I get to welcome people into my church. I get to welcome people into my community. I get to do really wonderful things like doing people’s weddings. So, students that I used to teach, when they get older, I’ve done their weddings and I’ve been really fortunate, I’ve done wedding and I did a wedding at a castle in Germany. I did a wedding at a place called Cabo San Lucus in Mexico. I did a wedding at an island in Hawaii.

So you never know what opportunities we get to see the whole world. And so when we’re studying now, like you’re studying in school, you don’t know when you get to be 30, 40, 50, 60 years old what kind of opportunities you’re gonna have to see like this whole beautiful world that we have.

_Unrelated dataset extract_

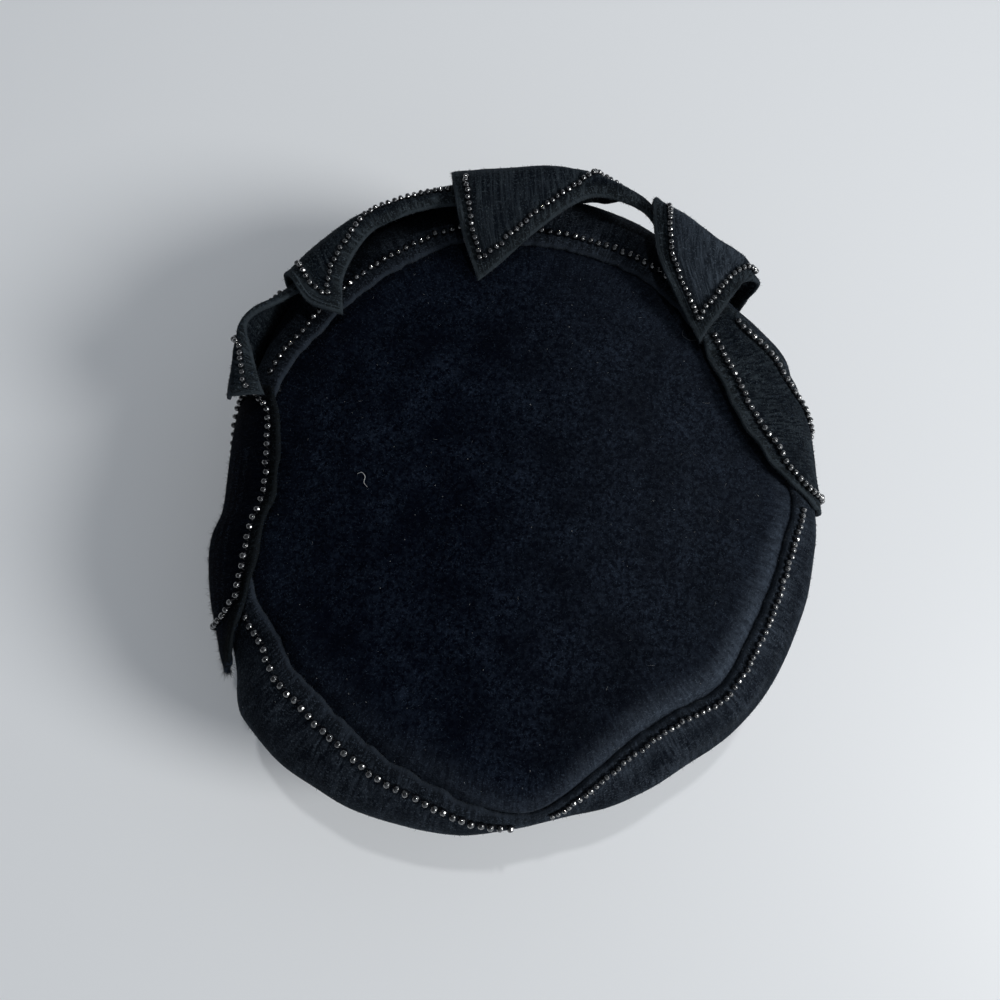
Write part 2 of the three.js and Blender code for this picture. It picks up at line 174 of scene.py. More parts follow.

Also, when I was younger, people didn’t travel like we do today. You are…travel…when I said neighborhood when I grew up, that was that little neighborhood I had in Detroit. But now, the whole world is a neighborhood.

When you turn on television or you get on the internet, the whole world is…you’re really connected to that world through spacebook, no Facebook and tweeter and twitter and all that stuff. You guys are so connected to so much more opportunities to you to see and be a part of God’s great big world.

Even here at your school, how you live that coming from different neighborhoods and different families and different communities.

I am married. My wife and I don’t have any children of our own. My wife is a vice president and dean for diversity at Concordia University in St. Paul. We live in Maplewood, Minnesota, close to my wife’s job. I’m running out of things to say.